Write out all of the lines below, exactly and completely.
── DATASET CONTENT
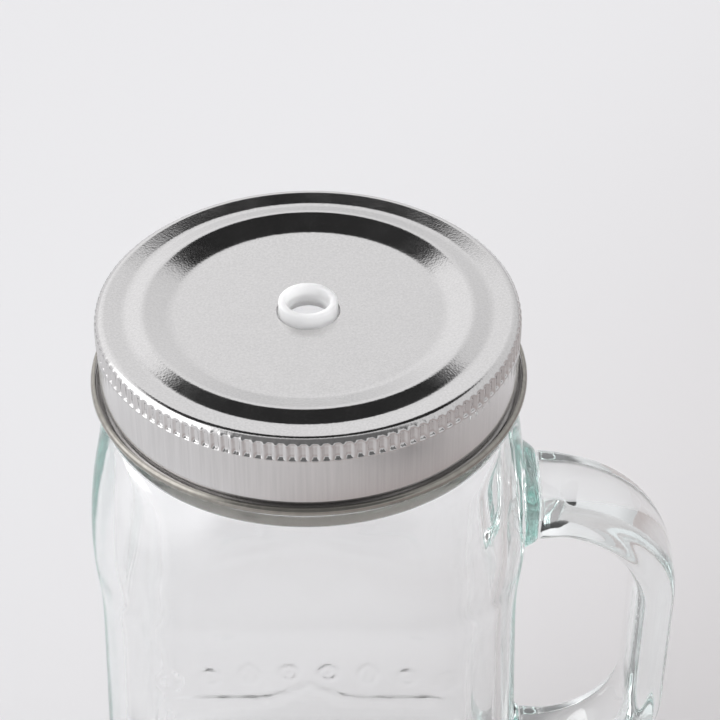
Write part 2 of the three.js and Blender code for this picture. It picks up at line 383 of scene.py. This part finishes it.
# %% Room light
def room():
    world = bpy.data.worlds.new("room")
    world.use_nodes = True
    tree = world.node_tree
    place = tree.nodes.new("ShaderNodeTexCoord")

    def ramp(source, low, high, at_low, at_high):
        node = tree.nodes.new("ShaderNodeMapRange")
        node.interpolation_type = "SMOOTHSTEP"
        values = {"From Min": low, "From Max": high, "To Min": at_low, "To Max": at_high}
        for name, value in values.items():
            node.inputs[name].default_value = value
        tree.links.new(source, node.inputs["Value"])
        return node.outputs["Result"]

    def facing(azimuth, elevation):
        """How nearly a direction points this way: the cosine of the angle between them."""
        a, e = math.radians(azimuth), math.radians(elevation)
        node = tree.nodes.new("ShaderNodeVectorMath")
        node.operation = "DOT_PRODUCT"
        node.inputs[1].default_value = (math.cos(a) * math.cos(e), math.sin(a) * math.cos(e), math.sin(e))
        tree.links.new(place.outputs["Generated"], node.inputs[0])
        return node.outputs["Value"]

    def combine(operation, first, second):
        node = tree.nodes.new("ShaderNodeMath")
        node.operation = operation
        tree.links.new(first, node.inputs[0])
        tree.links.new(second, node.inputs[1])
        return node.outputs["Value"]

    def cone(azimuth, elevation, outer, inner, outside, inside):
        """A level that changes between two angles from a direction."""
        edges = math.cos(math.radians(outer)), math.cos(math.radians(inner))
        return ramp(facing(azimuth, elevation), *edges, outside, inside)

    dark_patch = cone(90, 73, 29, 27, 1.0, 0.03)
    overhead = cone(-90, 26, 76, 73, 0.0, 1.0)
    patch = combine("MAXIMUM", dark_patch, overhead)
    sides = ramp(facing(180, 0), -0.6, 0.6, 0.8, 1.12)
    behind_camera = ramp(facing(-90, 52), 0.68, 0.84, 1.0, 0.2)
    horizon = ramp(facing(0, 90), 0.0, 0.35, 0.74, 1.0)
    walls = combine("MULTIPLY", combine("MULTIPLY", sides, behind_camera), horizon)
    window = cone(185, 35, 34, 22, 0.0, 1.1)
    level = combine("ADD", combine("MULTIPLY", patch, walls), window)
    background = tree.nodes["Background"]
    background.inputs["Color"].default_value = (0.985, 0.985, 1.0, 1)
    tree.links.new(level, background.inputs["Strength"])
    return world


bpy.context.scene.world = room()

# %% Sun, bounces and view
TO_SUN = Vector((-0.8, 0.6, 0.65))
BOUNCES = 160  # light that is trapped in thick glass turns many corners before it leaves
sun = bpy.data.objects.new("soft_sun", bpy.data.lights.new("soft_sun", "SUN"))
sun.data.energy = 1.93
sun.data.angle = math.radians(40)
sun.rotation_euler = TO_SUN.to_track_quat("Z", "Y").to_euler()
sun.visible_glossy = False
bpy.context.scene.collection.objects.link(sun)
bpy.context.scene.view_settings.view_transform = "Standard"
bpy.context.scene.cycles.use_denoising = True
bpy.context.scene.cycles.max_bounces = BOUNCES
bpy.context.scene.cycles.transmission_bounces = BOUNCES
bpy.context.scene.cycles.glossy_bounces = BOUNCES
print("room and sun are in place")

# %% [markdown]
# ## The lid
# It is one sheet of tinplate. A flat panel with the straw hole, a raised ridge, a shallow valley and a
# rounded shoulder lead to a straight skirt, whose end is rolled outwards into a bead. The outline follows
# the middle of the sheet. Spinning it gives the whole shape, and Solidify gives the sheet its thickness.
# Rolling the edge outwards turns the lacquered inner face to the outside, so the bead is darker and warmer
# than the skirt.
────
§ FINISHED TASK:
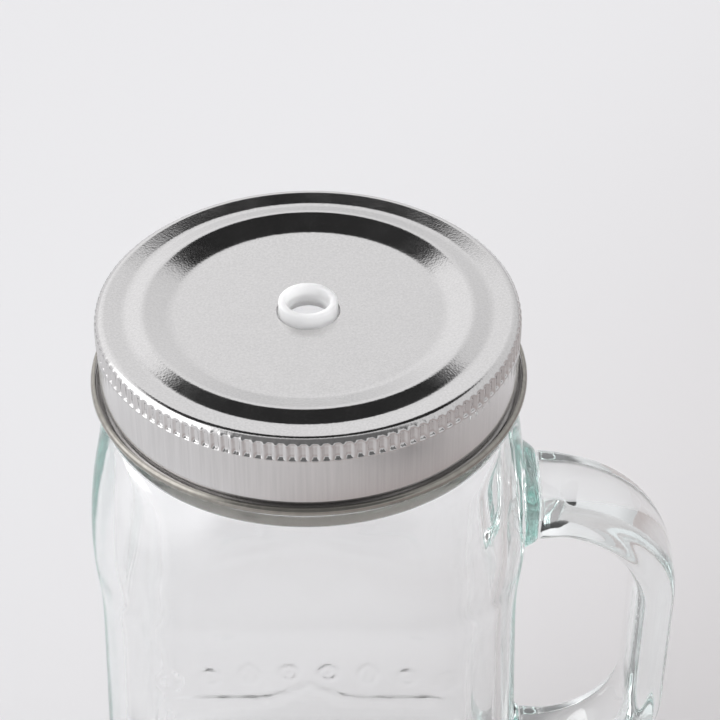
Write part 2 of the three.js and Blender code for this picture. It picks up at line 383 of scene.py. This part finishes it.
# %% Room light
def room():
    world = bpy.data.worlds.new("room")
    world.use_nodes = True
    tree = world.node_tree
    place = tree.nodes.new("ShaderNodeTexCoord")

    def ramp(source, low, high, at_low, at_high):
        node = tree.nodes.new("ShaderNodeMapRange")
        node.interpolation_type = "SMOOTHSTEP"
        values = {"From Min": low, "From Max": high, "To Min": at_low, "To Max": at_high}
        for name, value in values.items():
            node.inputs[name].default_value = value
        tree.links.new(source, node.inputs["Value"])
        return node.outputs["Result"]

    def facing(azimuth, elevation):
        """How nearly a direction points this way: the cosine of the angle between them."""
        a, e = math.radians(azimuth), math.radians(elevation)
        node = tree.nodes.new("ShaderNodeVectorMath")
        node.operation = "DOT_PRODUCT"
        node.inputs[1].default_value = (math.cos(a) * math.cos(e), math.sin(a) * math.cos(e), math.sin(e))
        tree.links.new(place.outputs["Generated"], node.inputs[0])
        return node.outputs["Value"]

    def combine(operation, first, second):
        node = tree.nodes.new("ShaderNodeMath")
        node.operation = operation
        tree.links.new(first, node.inputs[0])
        tree.links.new(second, node.inputs[1])
        return node.outputs["Value"]

    def cone(azimuth, elevation, outer, inner, outside, inside):
        """A level that changes between two angles from a direction."""
        edges = math.cos(math.radians(outer)), math.cos(math.radians(inner))
        return ramp(facing(azimuth, elevation), *edges, outside, inside)

    dark_patch = cone(90, 73, 29, 27, 1.0, 0.03)
    overhead = cone(-90, 26, 76, 73, 0.0, 1.0)
    patch = combine("MAXIMUM", dark_patch, overhead)
    sides = ramp(facing(180, 0), -0.6, 0.6, 0.8, 1.12)
    behind_camera = ramp(facing(-90, 52), 0.68, 0.84, 1.0, 0.2)
    horizon = ramp(facing(0, 90), 0.0, 0.35, 0.74, 1.0)
    walls = combine("MULTIPLY", combine("MULTIPLY", sides, behind_camera), horizon)
    window = cone(185, 35, 34, 22, 0.0, 1.1)
    level = combine("ADD", combine("MULTIPLY", patch, walls), window)
    background = tree.nodes["Background"]
    background.inputs["Color"].default_value = (0.985, 0.985, 1.0, 1)
    tree.links.new(level, background.inputs["Strength"])
    return world


bpy.context.scene.world = room()

# %% Sun, bounces and view
TO_SUN = Vector((-0.8, 0.6, 0.65))
BOUNCES = 160  # light that is trapped in thick glass turns many corners before it leaves
sun = bpy.data.objects.new("soft_sun", bpy.data.lights.new("soft_sun", "SUN"))
sun.data.energy = 1.93
sun.data.angle = math.radians(40)
sun.rotation_euler = TO_SUN.to_track_quat("Z", "Y").to_euler()
sun.visible_glossy = False
bpy.context.scene.collection.objects.link(sun)
bpy.context.scene.view_settings.view_transform = "Standard"
bpy.context.scene.cycles.use_denoising = True
bpy.context.scene.cycles.max_bounces = BOUNCES
bpy.context.scene.cycles.transmission_bounces = BOUNCES
bpy.context.scene.cycles.glossy_bounces = BOUNCES
print("room and sun are in place")

# %% [markdown]
# ## The lid
# It is one sheet of tinplate. A flat panel with the straw hole, a raised ridge, a shallow valley and a
# rounded shoulder lead to a straight skirt, whose end is rolled outwards into a bead. The outline follows
# the middle of the sheet. Spinning it gives the whole shape, and Solidify gives the sheet its thickness.
# Rolling the edge outwards turns the lacquered inner face to the outside, so the bead is darker and warmer
# than the skirt.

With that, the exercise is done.